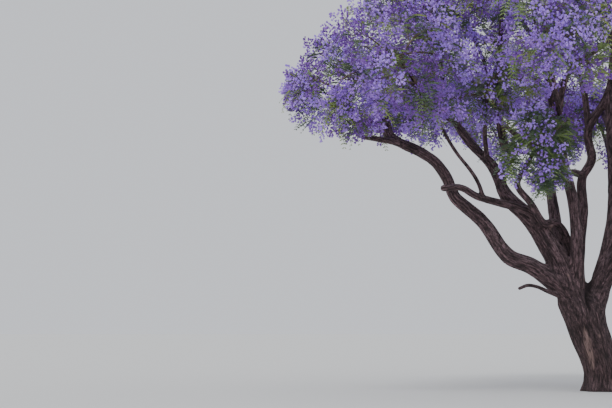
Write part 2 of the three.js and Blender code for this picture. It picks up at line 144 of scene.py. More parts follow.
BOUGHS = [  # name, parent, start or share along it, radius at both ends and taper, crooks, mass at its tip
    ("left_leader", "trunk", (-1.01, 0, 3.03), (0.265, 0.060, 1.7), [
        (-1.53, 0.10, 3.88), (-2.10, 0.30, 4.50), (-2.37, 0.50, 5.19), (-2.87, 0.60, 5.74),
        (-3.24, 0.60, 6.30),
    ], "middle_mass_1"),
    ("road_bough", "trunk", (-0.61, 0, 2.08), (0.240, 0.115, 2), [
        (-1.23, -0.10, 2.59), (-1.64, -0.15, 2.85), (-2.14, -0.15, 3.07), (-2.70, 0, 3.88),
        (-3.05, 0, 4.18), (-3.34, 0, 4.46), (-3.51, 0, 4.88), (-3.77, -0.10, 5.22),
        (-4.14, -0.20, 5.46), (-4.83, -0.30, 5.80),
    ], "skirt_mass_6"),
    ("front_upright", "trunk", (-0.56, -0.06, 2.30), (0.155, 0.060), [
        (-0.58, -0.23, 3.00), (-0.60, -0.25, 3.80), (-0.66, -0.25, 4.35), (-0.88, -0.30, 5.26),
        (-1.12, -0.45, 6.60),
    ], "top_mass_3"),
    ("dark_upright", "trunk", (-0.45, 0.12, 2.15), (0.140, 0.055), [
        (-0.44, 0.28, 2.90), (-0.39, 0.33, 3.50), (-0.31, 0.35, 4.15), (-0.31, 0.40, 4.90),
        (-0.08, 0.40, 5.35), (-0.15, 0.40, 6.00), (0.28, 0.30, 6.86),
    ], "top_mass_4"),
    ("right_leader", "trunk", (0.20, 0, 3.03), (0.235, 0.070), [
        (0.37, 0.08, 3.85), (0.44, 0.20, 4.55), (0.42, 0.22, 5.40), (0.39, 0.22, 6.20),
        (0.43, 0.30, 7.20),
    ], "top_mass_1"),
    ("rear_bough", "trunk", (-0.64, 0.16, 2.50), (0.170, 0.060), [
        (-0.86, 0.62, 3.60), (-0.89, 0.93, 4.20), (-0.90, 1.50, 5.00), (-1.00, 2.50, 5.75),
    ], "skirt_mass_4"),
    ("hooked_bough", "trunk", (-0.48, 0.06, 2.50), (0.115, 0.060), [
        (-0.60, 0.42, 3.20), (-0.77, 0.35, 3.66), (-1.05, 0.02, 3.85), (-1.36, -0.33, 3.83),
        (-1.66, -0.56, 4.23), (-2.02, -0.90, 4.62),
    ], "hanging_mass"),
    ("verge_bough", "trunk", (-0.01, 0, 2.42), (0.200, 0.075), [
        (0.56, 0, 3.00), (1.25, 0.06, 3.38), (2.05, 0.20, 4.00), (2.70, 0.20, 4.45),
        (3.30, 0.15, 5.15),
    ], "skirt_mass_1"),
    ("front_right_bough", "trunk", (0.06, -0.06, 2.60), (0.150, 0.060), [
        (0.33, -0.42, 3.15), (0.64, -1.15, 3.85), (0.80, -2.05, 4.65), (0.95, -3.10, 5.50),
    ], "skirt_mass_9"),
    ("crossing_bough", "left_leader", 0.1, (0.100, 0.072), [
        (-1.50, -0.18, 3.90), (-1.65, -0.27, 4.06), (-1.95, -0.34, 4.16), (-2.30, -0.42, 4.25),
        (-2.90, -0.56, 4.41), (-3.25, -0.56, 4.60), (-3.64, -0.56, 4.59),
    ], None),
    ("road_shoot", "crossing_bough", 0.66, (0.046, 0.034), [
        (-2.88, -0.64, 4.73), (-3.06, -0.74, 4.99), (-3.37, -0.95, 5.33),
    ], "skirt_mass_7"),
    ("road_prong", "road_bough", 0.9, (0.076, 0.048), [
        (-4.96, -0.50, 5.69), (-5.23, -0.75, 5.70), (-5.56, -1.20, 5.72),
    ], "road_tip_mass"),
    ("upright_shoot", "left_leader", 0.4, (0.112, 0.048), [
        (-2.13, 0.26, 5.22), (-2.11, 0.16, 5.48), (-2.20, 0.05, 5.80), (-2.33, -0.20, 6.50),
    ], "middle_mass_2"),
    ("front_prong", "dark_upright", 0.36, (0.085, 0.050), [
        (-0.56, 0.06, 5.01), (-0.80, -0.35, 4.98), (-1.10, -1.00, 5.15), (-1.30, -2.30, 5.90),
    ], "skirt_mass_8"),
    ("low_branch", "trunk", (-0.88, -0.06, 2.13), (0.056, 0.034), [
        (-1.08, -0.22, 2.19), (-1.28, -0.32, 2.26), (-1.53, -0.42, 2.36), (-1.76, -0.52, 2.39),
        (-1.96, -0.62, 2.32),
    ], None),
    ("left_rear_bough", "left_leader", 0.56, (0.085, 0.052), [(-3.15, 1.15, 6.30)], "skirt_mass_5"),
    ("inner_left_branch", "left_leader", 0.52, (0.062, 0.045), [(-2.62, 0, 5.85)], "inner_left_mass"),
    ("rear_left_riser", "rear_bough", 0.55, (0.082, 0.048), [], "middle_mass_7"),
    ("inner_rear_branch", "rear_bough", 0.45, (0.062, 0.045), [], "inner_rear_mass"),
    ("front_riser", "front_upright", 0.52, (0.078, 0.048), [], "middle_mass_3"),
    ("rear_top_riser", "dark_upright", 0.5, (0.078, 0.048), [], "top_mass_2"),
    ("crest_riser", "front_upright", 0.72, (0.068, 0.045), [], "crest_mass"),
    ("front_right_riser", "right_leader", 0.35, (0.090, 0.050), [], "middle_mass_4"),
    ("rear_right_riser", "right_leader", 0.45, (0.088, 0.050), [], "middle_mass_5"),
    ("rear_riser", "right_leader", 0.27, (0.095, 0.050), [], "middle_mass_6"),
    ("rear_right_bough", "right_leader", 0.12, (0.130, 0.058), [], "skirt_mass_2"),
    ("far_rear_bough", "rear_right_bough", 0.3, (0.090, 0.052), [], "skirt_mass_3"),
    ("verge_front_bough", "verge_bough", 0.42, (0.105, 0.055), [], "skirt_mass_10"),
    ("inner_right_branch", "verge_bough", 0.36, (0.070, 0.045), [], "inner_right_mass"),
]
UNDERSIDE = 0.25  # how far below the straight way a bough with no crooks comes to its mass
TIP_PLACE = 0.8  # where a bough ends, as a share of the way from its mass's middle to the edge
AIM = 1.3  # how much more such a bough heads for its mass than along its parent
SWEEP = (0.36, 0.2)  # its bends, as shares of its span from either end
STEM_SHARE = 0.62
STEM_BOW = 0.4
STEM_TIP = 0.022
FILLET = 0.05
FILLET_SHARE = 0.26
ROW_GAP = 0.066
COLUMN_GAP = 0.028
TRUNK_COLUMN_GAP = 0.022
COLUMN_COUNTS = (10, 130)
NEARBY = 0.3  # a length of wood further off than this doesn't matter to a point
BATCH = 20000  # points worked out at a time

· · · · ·

Instructions to follow
Where a line in the material above holds "this", copy that line.

Solution
Write part 2 of the three.js and Blender code for this picture. It picks up at line 144 of scene.py. More parts follow.
NEARBY = 0.3  # a length of wood further off than this doesn't matter to a point